Review the in-person, telephone, mail, and electronic-communication rules that govern early DPP business development on Series 22.
Series 22 begins with how the representative reaches customers and prospects. The exam expects you to know that communications in person, by phone, by mail, and electronically are all subject to the same underlying standard: they must be fair, balanced, and consistent with the actual DPP offering. This matters because direct participation programs are often sold through narrative explanation before the customer fully understands the product structure.
The better exam instinct is to treat early outreach as a disclosure event, not just a marketing step. If the representative is describing income, tax advantages, sponsor experience, or liquidity, the communication has to be accurate and not misleading. A statement that sounds persuasive but softens the real risks is usually the wrong answer on a Series 22 question.
DPP communications also become easier to evaluate when you ask what the customer still does not know. If the communication leaves out the long holding period, uncertainty of distributions, sponsor conflicts, or the limited secondary market, the representative has not communicated fairly.
Series 22 treats outreach broadly. The communication can be live, written, or electronic. The exam does not usually care which channel sounds modern or efficient.
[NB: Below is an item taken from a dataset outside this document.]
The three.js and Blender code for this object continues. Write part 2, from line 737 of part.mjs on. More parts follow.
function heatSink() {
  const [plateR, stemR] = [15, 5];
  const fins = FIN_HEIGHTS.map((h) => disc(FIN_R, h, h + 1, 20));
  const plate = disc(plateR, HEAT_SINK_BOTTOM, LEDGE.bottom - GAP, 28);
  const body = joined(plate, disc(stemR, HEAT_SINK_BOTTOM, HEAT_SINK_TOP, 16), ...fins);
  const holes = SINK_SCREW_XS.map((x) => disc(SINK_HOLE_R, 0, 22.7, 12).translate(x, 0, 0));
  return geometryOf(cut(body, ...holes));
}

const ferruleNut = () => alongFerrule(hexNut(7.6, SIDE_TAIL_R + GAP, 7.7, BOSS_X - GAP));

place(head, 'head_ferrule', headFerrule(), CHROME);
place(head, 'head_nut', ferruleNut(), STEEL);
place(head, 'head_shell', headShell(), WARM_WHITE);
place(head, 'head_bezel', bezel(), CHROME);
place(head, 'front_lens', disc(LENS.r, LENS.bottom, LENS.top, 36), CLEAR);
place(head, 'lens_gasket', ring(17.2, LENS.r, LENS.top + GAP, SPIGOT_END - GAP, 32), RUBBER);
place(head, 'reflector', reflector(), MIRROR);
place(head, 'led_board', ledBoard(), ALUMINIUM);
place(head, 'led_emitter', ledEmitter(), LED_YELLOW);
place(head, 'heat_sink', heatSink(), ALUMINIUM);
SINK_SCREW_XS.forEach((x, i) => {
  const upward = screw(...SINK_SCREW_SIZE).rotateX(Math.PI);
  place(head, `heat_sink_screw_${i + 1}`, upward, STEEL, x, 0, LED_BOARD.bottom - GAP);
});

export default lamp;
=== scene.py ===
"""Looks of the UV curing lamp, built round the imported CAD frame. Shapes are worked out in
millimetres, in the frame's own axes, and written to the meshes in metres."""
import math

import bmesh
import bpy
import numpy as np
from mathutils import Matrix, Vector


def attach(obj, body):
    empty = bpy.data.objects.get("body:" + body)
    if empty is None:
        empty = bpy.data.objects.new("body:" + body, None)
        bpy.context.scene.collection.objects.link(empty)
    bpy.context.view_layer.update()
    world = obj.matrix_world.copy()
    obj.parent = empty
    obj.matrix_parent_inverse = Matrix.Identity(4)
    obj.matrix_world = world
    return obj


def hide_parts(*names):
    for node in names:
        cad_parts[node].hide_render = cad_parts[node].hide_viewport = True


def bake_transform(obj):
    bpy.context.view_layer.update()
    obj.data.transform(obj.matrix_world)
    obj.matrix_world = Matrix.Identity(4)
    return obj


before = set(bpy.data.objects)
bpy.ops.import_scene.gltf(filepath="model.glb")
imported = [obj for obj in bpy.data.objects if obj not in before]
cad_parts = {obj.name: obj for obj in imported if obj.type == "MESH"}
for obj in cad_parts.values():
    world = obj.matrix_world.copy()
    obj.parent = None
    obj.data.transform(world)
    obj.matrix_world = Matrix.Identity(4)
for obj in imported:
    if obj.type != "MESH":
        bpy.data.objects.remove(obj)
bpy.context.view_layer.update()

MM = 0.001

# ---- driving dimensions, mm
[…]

It cares whether the representative is describing a DPP in a way that is fair, balanced, and supportable.
The safest exam instinct is to classify the contact first and then ask what claims are being made. Once performance, tax benefits, liquidity, sponsor quality, or suitability themes appear, the communication has moved beyond simple contact information and into a higher-risk review zone.
| Outreach format | What the exam wants you to notice | Better supervisory instinct |
|---|---|---|
| In-person conversation | Verbal explanations can still be misleading even without a brochure | Judge the content, not just the medium |
| Phone call | Unsuitable promises often appear as soft verbal assurances | Treat exaggerated certainty as a red flag |
| Email or text | Informal tone does not relax communication standards | Short messages still must be balanced |
| Mailer or pitch deck | Written materials are easier to compare against offering facts | Ask whether risks and limits are stated clearly |
| Seminar or event | Group settings often create broad, promotional statements | Watch for implied guarantees or one-size-fits-all claims |
DPP outreach often fails because the representative describes the possible upside before establishing the uncertainty. A statement about tax treatment, income, sponsor expertise, or real-asset backing can sound accurate in isolation while still being misleading in context.
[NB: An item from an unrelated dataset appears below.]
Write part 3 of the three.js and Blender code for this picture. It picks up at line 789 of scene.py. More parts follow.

That is why Series 22 favors the answer that slows the sales story down. The stronger response usually adds the missing conditions: tax outcomes depend on the investor’s situation, cash flow can vary, resale may be difficult, and sponsor conflicts or fees can affect returns.
flowchart TD
A["Representative contacts prospect"] --> B{"Does the message describe benefits,\nrisks, or offering features?"}
B -- "No" --> C["Low-content outreach still must be accurate and professional"]
B -- "Yes" --> D{"Are key limits and risks also stated?"}
D -- "No" --> E["Communication is likely unbalanced or misleading"]
D -- "Yes" --> F{"Does the wording imply certainty,\nliquidity, or guaranteed tax results?"}
F -- "Yes" --> G["Revise or reject the communication"]
F -- "No" --> H["Communication is closer to the exam-safe answer"]
A Series 22 representative emails a prospect about a real-estate DPP and says the program offers “steady income, attractive tax benefits, and a proven sponsor with properties that investors can exit when needed.” Which concern should matter most on the exam?
A. The message should not mention the sponsor before the prospect opens an account. B. The message is misleading because it implies dependable income and liquidity without balanced risk disclosure. C. The message is acceptable because email is only preliminary outreach. D. The message is acceptable if the representative later sends the prospectus.
Answer: B. Series 22 treats early outreach as a communication that must already be fair and balanced. The language about steady income and easy exit softens core DPP risks and therefore points to the weaker answer set.